22. Life of the Seventh Earl of Shaftesbury, by Edwin Hodder,
vol. i. pp. 137-138.


If we take now the teachings which can be borrowed from the
analysis of modern society, in connection with the body of
evidence relative to the importance of mutual aid in the
evolution of the animal world and of mankind, we may sum up our
inquiry as follows.

In the animal world we have seen that the vast majority of
species live in societies, and that they find in association the
best arms for the struggle for life: understood, of course, in
its wide Darwinian sense--not as a struggle for the sheer means
of existence, but as a struggle against all natural conditions
unfavourable to the species. The animal species, in which
individual struggle has been reduced to its narrowest limits, and
the practice of mutual aid has attained the greatest development,
are invariably the most numerous, the most prosperous, and the
most open to further progress. The mutual protection which is
obtained in this case, the possibility of attaining old age and
of accumulating experience, the higher intellectual development,
and the further growth of sociable habits, secure the maintenance
of the species, its extension, and its further progressive
evolution. The unsociable species, on the contrary, are doomed to

Going next over to man, we found him living in clans and
tribes at the very dawn of the stone age; we saw a wide series of
social institutions developed already in the lower savage stage,
in the clan and the tribe; and we found that the earliest tribal
customs and habits gave to mankind the embryo of all the
institutions which made later on the leading aspects of further
progress. Out of the savage tribe grew up the barbarian village
community; and a new, still wider, circle of social customs,
habits, and institutions, numbers of which are still alive among
ourselves, was developed under the principles of common
possession of a given territory and common defence of it, under
the jurisdiction of the village folkmote, and in the federation
of villages belonging, or supposed to belong, to one stem. And
when new requirements induced men to make a new start, they made
it in the city, which represented a double network of territorial
units (village communities), connected with guilds these latter
arising out of the common prosecution of a given art or craft, or
for mutual support and defence.

And finally, in the last two chapters facts were produced to
show that although the growth of the State on the pattern of
Imperial Rome had put a violent end to all medieval institutions
for mutual support, this new aspect of civilization could not
last. The State, based upon loose aggregations of individuals and
undertaking to be their only bond of union, did not answer its
purpose. The mutual-aid tendency finally broke down its iron
rules; it reappeared and reasserted itself in an infinity of
associations which now tend to embrace all aspects of life and to
take possession of all that is required by man for life and for
reproducing the waste occasioned by life.

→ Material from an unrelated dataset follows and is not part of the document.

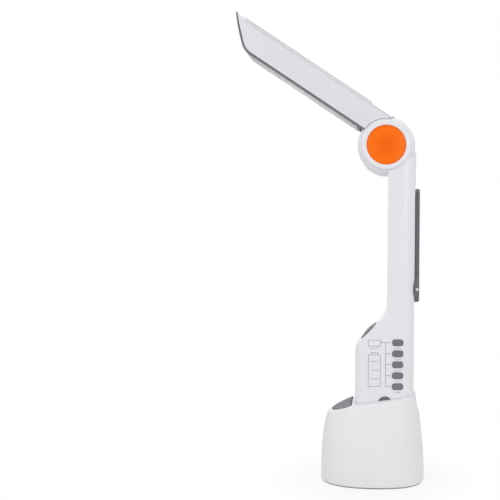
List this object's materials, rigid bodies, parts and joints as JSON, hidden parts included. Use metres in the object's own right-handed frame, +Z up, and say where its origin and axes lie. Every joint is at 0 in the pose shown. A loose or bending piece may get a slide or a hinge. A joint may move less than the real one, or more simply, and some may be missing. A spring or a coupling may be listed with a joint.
{
  "type": "solar emergency lamp",
  "caption": "Upright emergency lamp with a folding light head, solar panel, hand-crank dynamo, side buttons and charging ports, standing in a lift-off cradle.",
  "frame": {"origin": "middle of the cradle's underside", "axes": "+Z up, -X the way the head points, -Y the side with the buttons, +X the back with the crank and the ports"},
  "size_m": [0.1614, 0.0674, 0.3923],
  "materials": {
    "white_shell": "satin moulded white",
    "cradle_white": "satin moulded white",
    "grey_rubber": "matt",
    "dark_plastic": "satin",
    "panel_grey": "satin",
    "pad_grey": "matt",
    "foot_rubber": "matt",
    "orange_lens": "glossy",
    "frosted_lens": "frosted",
    "clear_cover": "clear",
    "solar_cells": "glossy dark",
    "steel": "bright",
    "port_metal": "plated",
    "circuit_board": "lacquered",
    "board_white": "lacquered",
    "led_yellow": "glossy",
    "cell_wrap": "satin",
    "gear_plastic": "satin",
    "magnet": "dull",
    "copper": "enamelled"
  },
  "bodies": {
    "cradle": {"cradle_shell": "cradle_white", "cradle_base_plate": "cradle_white", "cradle_foot_pad": "foot_rubber", "cradle_front_panel": "panel_grey", "cradle_ballast": "steel", "cradle_screws": "steel"},
    "lamp": {"body_shell_left": "white_shell", "body_shell_right": "white_shell", "body_screws": "steel", "battery_cell": "cell_wrap", "main_board": "circuit_board", "button_board": "circuit_board", "switch_board": "circuit_board", "tact_switches": "dark_plastic", "usb_a_socket": "port_metal", "micro_usb_socket": "port_metal", "finger_recess_liner": "dark_plastic", "gear_plate": "gear_plastic", "dynamo_stator": "copper", "hinge_axle": "steel", "hinge_nuts": "steel", "hinge_cap_left": "white_shell", "hinge_cap_right": "white_shell", "warning_lens_left": "orange_lens", "warning_lens_right": "orange_lens", "warning_boards": "circuit_board", "warning_leds": "led_yellow"},
    "head": {"head_shell": "white_shell", "head_bezel": "dark_plastic", "head_lens": "frosted_lens", "led_frame": "board_white", "led_board": "board_white", "leds": "led_yellow", "solar_panel": "solar_cells", "solar_cover": "clear_cover"},
    "crank": {"crank_hub": "dark_plastic", "drive_gear": "gear_plastic", "crank_arm_pin": "steel"},
    "crank_arm": {"crank_arm": "dark_plastic", "crank_tab_pin": "steel"},
    "crank_tab": {"crank_tab": "dark_plastic"},
    "dynamo": {"dynamo_rotor": "magnet", "dynamo_pinion": "gear_plastic"},
    "main_switch": {"main_switch_pad": "pad_grey"},
    "round_button": {"round_button": "grey_rubber"},
    "button_1": {"side_button_1": "grey_rubber"},
    "button_2": {"side_button_2": "grey_rubber"},
    "button_3": {"side_button_3": "grey_rubber"},
    "button_4": {"side_button_4": "grey_rubber"},
    "button_5": {"side_button_5": "grey_rubber"}
  },
  "joints": [
    {"name": "lamp_lift", "type": "slide", "parent": "cradle", "child": "lamp", "axis": [0, 0, 1], "range_m": [0, 0.075]},
    {"name": "head_tilt", "type": "hinge", "parent": "lamp", "child": "head", "pos_m": [0.0093, 0, 0.2792], "axis": [0, 1, 0], "range_deg": [-121.8, 56.8]},
    {"name": "crank_spin", "type": "hinge", "parent": "lamp", "child": "crank", "pos_m": [0.036, 0, 0.16], "axis": [1, 0, 0], "continuous": true},
    {"name": "crank_unfold", "type": "hinge", "parent": "crank", "child": "crank_arm", "pos_m": [0.036, 0, 0.16], "axis": [0, 1, 0], "range_deg": [0, 180]},
    {"name": "tab_flip", "type": "hinge", "parent": "crank_arm", "child": "crank_tab", "pos_m": [0.0352, 0, 0.2399], "axis": [0, 1, 0], "range_deg": [0, 90]},
    {"name": "dynamo_spin", "type": "hinge", "parent": "lamp", "child": "dynamo", "pos_m": [0.022, 0, 0.1756], "axis": [1, 0, 0], "continuous": true},
    {"name": "main_switch_press", "type": "slide", "parent": "lamp", "child": "main_switch", "axis": [0.7145, 0, -0.6997], "range_m": [0, 0.001], "stiffness_N_per_m": 1200, "springref_m": -0.0006},
    {"name": "round_button_press", "type": "slide", "parent": "lamp", "child": "round_button", "axis": [0, 1, 0], "range_m": [0, 0.0008], "stiffness_N_per_m": 900, "springref_m": -0.0006},
    {"name": "button_1_press", "type": "slide", "parent": "lamp", "child": "button_1", "axis": [0, 1, 0], "range_m": [0, 0.0008], "stiffness_N_per_m": 900, "springref_m": -0.0006},
    {"name": "button_2_press", "type": "slide", "parent": "lamp", "child": "button_2", "axis": [0, 1, 0], "range_m": [0, 0.0008], "stiffness_N_per_m": 900, "springref_m": -0.0006},
    {"name": "button_3_press", "type": "slide", "parent": "lamp", "child": "button_3", "axis": [0, 1, 0], "range_m": [0, 0.0008], "stiffness_N_per_m": 900, "springref_m": -0.0006},
    {"name": "button_4_press", "type": "slide", "parent": "lamp", "child": "button_4", "axis": [0, 1, 0], "range_m": [0, 0.0008], "stiffness_N_per_m": 900, "springref_m": -0.0006},
    {"name": "button_5_press", "type": "slide", "parent": "lamp", "child": "button_5", "axis": [0, 1, 0], "range_m": [0, 0.0008], "stiffness_N_per_m": 900, "springref_m": -0.0006}
  ],
  "couplings": [
    {"joint": "dynamo_spin", "follows": "crank_spin", "ratio": -3.3333}
  ]
}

It will probably be remarked that mutual aid, even though it
may represent one of the factors of evolution, covers
nevertheless one aspect only of human relations; that by the side
of this current, powerful though it may be, there is, and always
has been, the other current--the self-assertion of the
individual, not only in its efforts to attain personal or caste
superiority, economical, political, and spiritual, but also in
its much more important although less evident function of
breaking through the bonds, always prone to become crystallized,
which the tribe, the village community, the city, and the State
impose upon the individual. In other words, there is the
self-assertion of the individual taken as a progressive element.